Помолившись, я пришел к самому мудрому решению, какое я только мог в данных обстоятельствах принять – аккуратно и точно развернуться на сто восемьдесят градусов и медленными шажками двигаться назад, желательно вдоль стены. Я махал перед собою руками как поломанная мельница. Временами я натыкался на стену, а временами рука проваливалась в нишу, где должны были покоиться мощи. Так я добрел до лестницы, по которой всего несколько минут назад беспечный я забрел сюда. Уверенности в том, что это именно та лестница у меня, конечно, не было: спустившись, я не успел как следует оглядеться. Тем не менее я начал осторожно карабкаться по ней вверх, на этот раз стараясь держаться подальше от стен (я хорошо помнил о боковых проходах-ловушках). Не знаю, делали ли в Пещерах уборку за последние двести лет, но точно знаю, что я неплохо почистил ее, собрав на себя столько пыли и паутины, сколько мог донести. Не скажу, чтобы я полз по лестнице на коленях, как некогда Мартин Лютер в Риме, но как и он, я был движим одной главной целью – обрести спасение.
Несколько раз по пути наверх я начинал сомневаться, точно ли я все еще иду вверх – мне казалось, что лестница должна была давным давно закончиться. Но она не кончалась, и светлее не становилось. Не попал ли я в один из боковых коридоров, идущих куда-нибудь в сторону, уводящих прямо в подземный лабиринт. Я вспомнил фильм «Имя розы», герой которого, попав в лабиринт, начинает распускать свой подрясник, чтобы заручиться путеводительной нитью. Так вот зачем монахам нужны были подрясники грубой вязки! Попробуй-ка сейчас извлечь стоящую нить из немецкого пиджака!

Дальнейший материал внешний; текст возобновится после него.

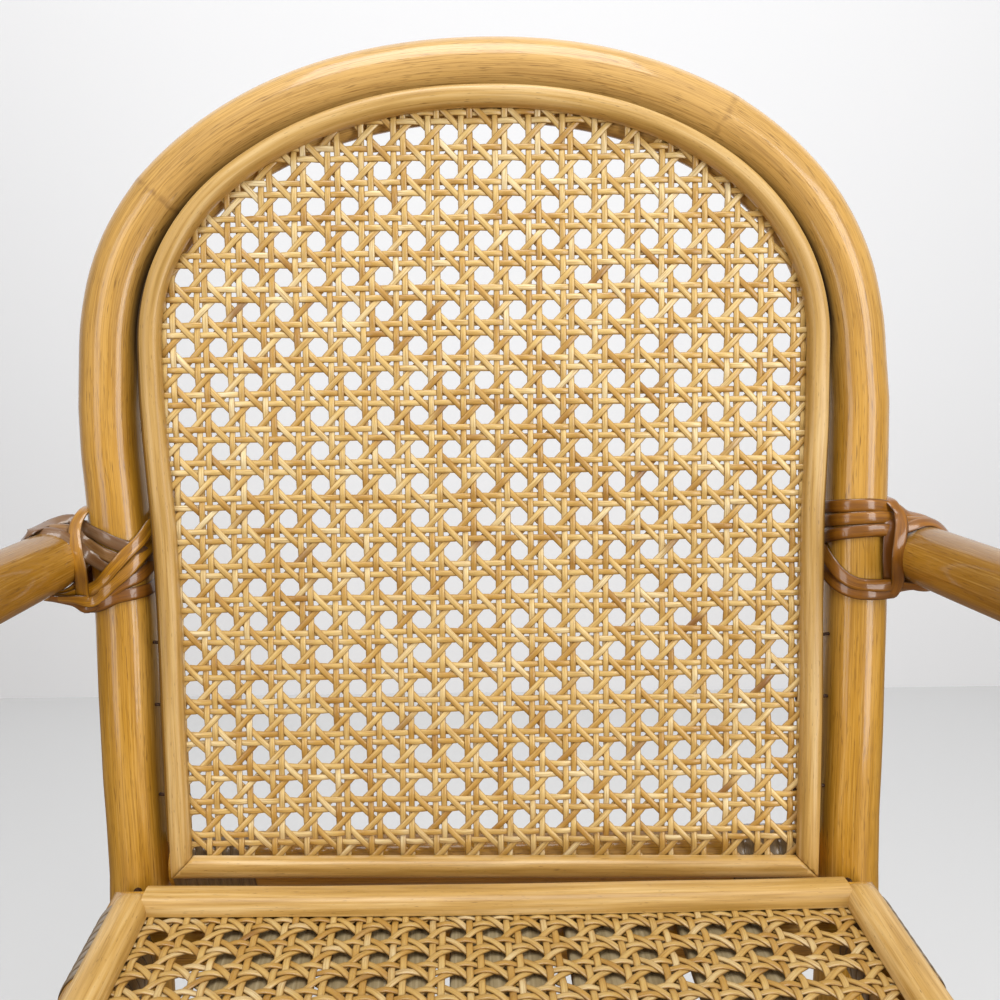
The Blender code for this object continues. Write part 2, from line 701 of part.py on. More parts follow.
def round_place(centre, axis, first, radius, angle):
    """A place on a circle about an axis, and the direction out of the circle there."""
    first = (first - axis * first.dot(axis)).normalized()
    outward = first * math.cos(angle) + axis.cross(first) * math.sin(angle)
    return centre + outward * radius, outward


def helix(centre, axis, first, radius, turns, sense=1, start_angle=0.0):
    """Places and outward directions of a strip wound about an axis."""
    places = []
    for i in range(round(turns * TURN_STEPS) + 1):
        angle = start_angle + sense * math.tau * i / TURN_STEPS
        middle = centre + axis * (PEEL_PITCH * i / TURN_STEPS)
        places.append(round_place(middle, axis, first, radius, angle))
    return places


def least_gap(rings):
    """The least distance between corners that lie more than half a turn apart on the strip."""
    least = math.inf
    for i, ring in enumerate(rings):
        for other in rings[i + TURN_STEPS // 2 + 1:]:
            for corner in ring:
                least = min(least, min((corner - place).length for place in other))
    return least


def binding(name, places, colour):
    """One unbroken strip of peel along its places, its flat side on what it binds."""
    path = [place for place, _ in places]
    ups = [outward for _, outward in places]
    section = strip_section(PEEL_WIDTH, PEEL_THICKNESS)
    gap = least_gap(swept_rings(path, section, ups))
    print(name, "least gap to itself, mm", round(gap * 1000, 2))
    finish(sweep(name, path, section, ups), colour, 0.3)


def smooth_step(t):
    return t * t * (3 - 2 * t)


def along_path(path, distance):
    """The place at a distance along a path, and the path's direction there."""
    for first, second in zip(path, path[1:]):
        step = (second - first).length
        if distance <= step:
            return first.lerp(second, distance / step), (second - first).normalized()
        distance -= step
    return path[-1], (path[-1] - path[-2]).normalized()


def clear_of_arm(place, outward, across, joint, arm):
    """Moves a place on a strip away from the arm until both edges of the strip clear it."""
    room = ARM_RADIUS * TURN_SLACK + CLEARANCE
    move = Vector((0, 0, 0))
    for edge in (-PEEL_WIDTH / 2, PEEL_WIDTH / 2):
        corner = place + across * edge - joint
        forward = corner.dot(arm)
        away = corner - arm * forward
        if forward > -ARM_REAR_REACH and away.length < room:
            push = away.normalized() * (room - away.length)
            move = push if push.length > move.length else move
    return place + move, outward


def build_arm_binding(side, sign):
    """Peel wound round the post: under the arm, twice on a slant, and above the arm."""
    joint = post_at_arm(sign)
    arm = arm_direction(sign)
    radius = POLE_RADIUS * TURN_SLACK + CLEARANCE
    pass_drop = ARM_RADIUS * TURN_SLACK + PEEL_WIDTH / 2 + 2 * PEEL_GAP
    slant = ARM_BINDING_SLANT * PEEL_PITCH
    outers = [-pass_drop - slant - PEEL_PITCH * n for n in range(ARM_BINDING_LOWER_TURNS, 0, -1)]
    inners = [outer + PEEL_PITCH / 2 for outer in outers]
    outers += [-pass_drop - slant, -pass_drop]
    inners += [pass_drop - slant, pass_drop]
    for turn in range(ARM_BINDING_UPPER_TURNS):
        outers.append(pass_drop + PEEL_PITCH * (turn + 0.5))
        inners.append(pass_drop + PEEL_PITCH * (turn + 1))
    heights = [height for pair in zip(outers, inners) for height in pair]
    half = TURN_STEPS // 2
    places = []
    for i in range((len(heights) - 1) * half + 1):
        number = min(i // half, len(heights) - 2)
        share = (1 - math.cos(math.pi * (i / half - number))) / 2
        height = heights[number] + (heights[number + 1] - heights[number]) * share
        middle = joint + BACK_UP * height
        places.append(round_place(middle, BACK_UP, ACROSS * sign, radius,
                                  sign * math.pi * i / half))
    path = [place for place, _ in places]
    moved = []
    for (place, outward), direction in zip(places, directions_along(path)):
        moved.append(clear_of_arm(place, outward, direction.cross(outward), arm_start(sign), arm))
    binding("arm_binding_" + side, moved, PEEL_COLOUR)


def build_arm_collar(side, sign):
    """Peel wound round the arm in front of the post."""
    path = arm_places(sign)
    radius = ARM_RADIUS * TURN_SLACK + CLEARANCE
    places = []
    for i in range(ARM_COLLAR_TURNS * TURN_STEPS + 1):
        run = ARM_REAR_REACH + ARM_COLLAR_STANDOFF + PEEL_PITCH * i / TURN_STEPS
        middle, direction = along_path(path, run)
        places.append(round_place(middle, direction, UP, radius, math.tau * i / TURN_STEPS))
    binding("arm_collar_" + side, places, PEEL_COLOUR)


def build_cross_binding(side, sign):
    """Peel round each end of the cross rail, inside the ring."""
    across = HOOP_HALF_WIDTH - RING_INSET - PANEL_TAPER - RING_RADIUS - CROSS_BINDING_REACH
    start = back_place(sign * across, -CROSS_RAIL_DROP)
    radius = CROSS_RAIL_RADIUS * TURN_SLACK + CLEARANCE
    places = helix(start, ACROSS * -sign, BACK_UP, radius, CROSS_BINDING_TURNS)
    binding("cross_rail_binding_" + side, places, RAIL_PEEL_COLOUR)


def build_side_binding(side, sign):
    """Peel round each side rail, between the seat cane and the post."""
    start = Vector((sign * SEAT_RAIL_HALF_WIDTH, side_rail_end() - PEEL_WIDTH, RAIL_Z))
    radius = RAIL_RADIUS * TURN_SLACK + CLEARANCE
    places = helix(start, -BACKWARD, UP, radius, SIDE_BINDING_TURNS, sign)
    binding("side_rail_binding_" + side, places, RAIL_PEEL_COLOUR)


def build_leg_binding(side, sign):
    """Peel round the front leg above and below the side rail, joined across its front."""
    radius = ARM_RADIUS * TURN_SLACK + CLEARANCE
    outward = ACROSS * sign
    lead = RAIL_RADIUS + PEEL_WIDTH
    centre = Vector((sign * FRONT_LEG_X, FRONT_LEG_Y, RAIL_Z))
    top = centre + UP * (lead + PEEL_PITCH * LEG_BINDING_TURNS)
    places = helix(top, -UP, outward, radius, LEG_BINDING_TURNS, -sign, sign * math.pi)
    half = TURN_STEPS // 2
    for i in range(1, half):
        share = i / half
        middle = centre + UP * (lead * (1 - 2 * smooth_step(share)))
        angle = sign * math.pi * (1 - share)
        places.append(round_place(middle, -UP, outward, radius, angle))
    places += helix(centre - UP * lead, -UP, outward, radius, LEG_BINDING_TURNS, -sign)
    binding("front_leg_binding_" + side, places, PEEL_COLOUR)


def fastener(name, line, shank_radius, head_radius, head_height):
    """A nail or a screw: a domed head outside its start, and a shank along its line."""
    start, direction, length = line
    mesh_data = bmesh.new()
    profile = [(0, -head_height), (head_radius / 2, -head_height), (head_radius, -head_height / 3),
               (head_radius, 0), (shank_radius, 0), (shank_radius, length - 2 * shank_radius),
               (0, length)]
    side = direction.orthogonal().normalized()
    corners = [mesh_data.verts.new(start + side * r + direction * d) for r, d in profile]
    edges = [mesh_data.edges.new(pair) for pair in zip(corners, corners[1:])]
    bmesh.ops.spin(mesh_data, geom=corners + edges, cent=start, axis=direction, dvec=(0, 0, 0),
                   angle=math.tau, steps=SCREW_SIDES, use_merge=True)
    bmesh.ops.remove_doubles(mesh_data, verts=mesh_data.verts, dist=shank_radius / 100)
    finish(mesh_object(name, mesh_data), STEEL_COLOUR, 0.4, 1.0)


def build_fasteners():
    for side, sign in SIDES:
        for number, share in enumerate(NAIL_SHARES, 1):
            fastener("ring_nail_" + side + "_" + str(number), nail_line(sign, share),
                     NAIL_RADIUS, NAIL_HEAD_RADIUS, NAIL_HEAD_HEIGHT)
        for kind, line in (("arm", arm_screw_line), ("cross_rail", cross_screw_line),
                           ("side_rail", rail_screw_line), ("front_leg", leg_screw_line)):
            fastener(kind + "_screw_" + side, line(sign), SCREW_RADIUS, SCREW_HEAD_RADIUS,
                     SCREW_HEAD_HEIGHT)


def main():
    clear_scene()
    build_hoop()
    build_cross_rail()
    build_ring()
    build_back_cane()
    build_panel_beads()
    build_seat_rails()
    build_seat_cane()
    build_seat_beads()
    build_slats()
    build_stretchers()
    for side, sign in SIDES:
        build_arm(side, sign)
        build_arm_binding(side, sign)
        build_arm_collar(side, sign)
        build_cross_binding(side, sign)
        build_side_binding(side, sign)
        build_leg_binding(side, sign)
    build_fasteners()


main()
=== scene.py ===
"""The finished look of a child's rattan armchair with a cane back and seat, on its solids.

Metres, +Z up. The sitter faces -Y. The origin is on the floor, under the middle of the chair.
"""
import math

import bpy
import numpy as np
from mathutils import Matrix, Vector
from mathutils.kdtree import KDTree


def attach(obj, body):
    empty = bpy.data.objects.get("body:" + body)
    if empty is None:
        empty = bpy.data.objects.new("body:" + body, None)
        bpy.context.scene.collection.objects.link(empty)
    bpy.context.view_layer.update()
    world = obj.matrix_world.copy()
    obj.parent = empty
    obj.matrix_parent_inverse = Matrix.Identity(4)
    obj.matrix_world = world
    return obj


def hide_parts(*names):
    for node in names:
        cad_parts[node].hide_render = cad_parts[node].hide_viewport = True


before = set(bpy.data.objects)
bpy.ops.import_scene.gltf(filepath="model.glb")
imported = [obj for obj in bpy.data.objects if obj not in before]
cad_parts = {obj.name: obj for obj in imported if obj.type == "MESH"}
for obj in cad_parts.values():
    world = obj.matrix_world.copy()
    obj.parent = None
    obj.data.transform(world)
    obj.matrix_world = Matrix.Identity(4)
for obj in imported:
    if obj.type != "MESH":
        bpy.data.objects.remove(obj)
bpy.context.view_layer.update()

# Driving sizes of the chair, as its solids have them
SEAT_HEIGHT = 0.302
SEAT_RAIL_HALF_WIDTH = 0.1335
HOOP_HALF_WIDTH = 0.144
HOOP_SPRING = 0.195
HOOP_APEX = 0.3004
HOOP_Y = 0.12865
BACK_RECLINE = math.radians(9.0)
ARCH_POWER = 2.10
HOOP_FOOT = -0.028
POLE_RADIUS = 0.012
RAIL_RADIUS = 0.012
RAIL_Z = 0.2881
FRONT_RAIL_Y = -0.17565
REAR_RAIL_Y = 0.08635
FRONT_LEG_X = 0.1572
FRONT_LEG_Y = -0.16965
ARM_HEIGHT = 0.1121
ARM_LIFT = {-1: 0.0013, 1: -0.0008}
ARM_RADIUS = 0.0114
ARM_OUTSET = 0.0237
LASHING_HEIGHT = 0.1116
ARM_REAR_REACH = 0.008
ARM_RISE = 0.015
KNEE_X = 0.1712
KNEE_SETBACK = 0.052
KNEE_DROP = 0.088
CROSS_RAIL_ALONG = -0.0085
CROSS_RAIL_RADIUS = 0.0105
CROSS_RAIL_ENDS = {-1: -0.1272, 1: 0.1280}
# Legs are made this much too long and then cut level with the floor
BELOW_FLOOR = 0.006

# The panel in the back: how far in front of the hoop's middle its layers lie
RING_RADIUS = 0.005
RING_INSET = 0.01678
RING_FRONTING = 0.007
RING_FOOT = 0.0025
RING_TAPER = 0.0034
CANE_FRONTING = 0.0131
BEAD_FRONTING = 0.0142
PANEL_TAPER = 0.0038
BEAD_WIDTH = 0.0082
BEAD_HEIGHT = 0.0050
BEAD_FOOT = -0.0050
# The bead's middle line is this much narrower than the ring's, and higher
BEAD_SHIFT = 0.0024
MITRE_GAP = 0.0001

# How far the bent poles and the bead stray sideways from an even arch, in mm to the right, at
# heights in mm along the back: the left post bows out above the arm and leans in at its foot
HOOP_SWAY = {-1: ((-28, 2.8), (-12, 3.1), (10, 2.3), (26, 1.5), (60, 0.9), (90, 0.7),
                  (118, -0.4), (140, -1.8), (155, -3.0), (172, -3.4), (190, -2.6), (210, -1.8),
                  (235, -1.9), (260, -1.4), (300, 0)),
             1: ((-28, -1.3), (-12, -1.6), (10, -1.5), (26, -0.8), (45, -0.2), (60, 0.0),
                 (90, 0.6), (130, 0.4), (155, 0.8), (172, 0.9), (190, -0.6), (210, -1.9),
                 (235, -1.9), (260, -1.4), (300, 0))}
BEAD_SWAY = {-1: ((-12, 0.7), (50, 0.4), (90, 0.7), (125, 0.2), (145, -1.0), (160, -1.8),
                  (175, -2.4), (220, -2.5), (250, -2.2), (290, 0)),
             1: ((-12, 0.5), (50, 0.3), (90, -0.8), (130, -1.2), (160, -0.4), (235, -0.8),
                 (290, 0))}
BEAD_TILT = 0.0030

# Seat
SEAT_BEAD_WIDTH = 0.0130
SEAT_BEAD_HEIGHT = 0.0062
SEAT_BEAD_INSET = 0.0035
SEAT_BEAD_Z = 0.3023
SEAT_CANE_Z = 0.3013
SEAT_SAG = 0.0015
REAR_BEAD_BOW = 0.0016
SIDE_RAIL_END = 0.1120
SIDE_RAIL_CUT_Y = 0.0955
SIDE_RAIL_CUT_AIM = (0, 0.533, 0.846)
CROSSWISE_RAIL_REACH = 0.1265
SIDE_BEAD_OVERHANG = (0.0125, 0.0042)
SIDE_BEAD_NARROWING = (0.004, 0.009)
SLAT_WIDTH = 0.034
SLAT_PITCH = 0.040
SLAT_TOP = 0.2984
SLAT_THICKNESS = 0.0045
SLAT_END_GAP = 0.0065

# Stretchers
STRETCHER_RADIUS = 0.008
STRETCHER_SINK = 0.009
STRETCHER_HEIGHT = 0.100
SIDE_STRETCHER_HEIGHT = 0.130
REAR_LEG_RAKE = math.radians(6.0)
LEG_BEND_DROP = 0.030
LEG_BEND_RADIUS = 0.250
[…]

И вдруг – о, чудо – кромешная тьма стала уступать место тьме обыкновенной. Я еще ничего не мог видеть, но я увидел, во-первых, что теперь я вижу, что темно, а во-вторых, что мне не придется пополнить собою и без того многочисленный, так сказать «люд» подземного града. Мои шаги стали твердыми, и через минуту я уже выскочил в освещенную свечками церквушку. Я был весь белый от собранной в подземелье пыли. Без всяких комментариев я прошествовал к выходу мимо дежурного монаха. Описать его лицо, признаюсь, мне не по силам.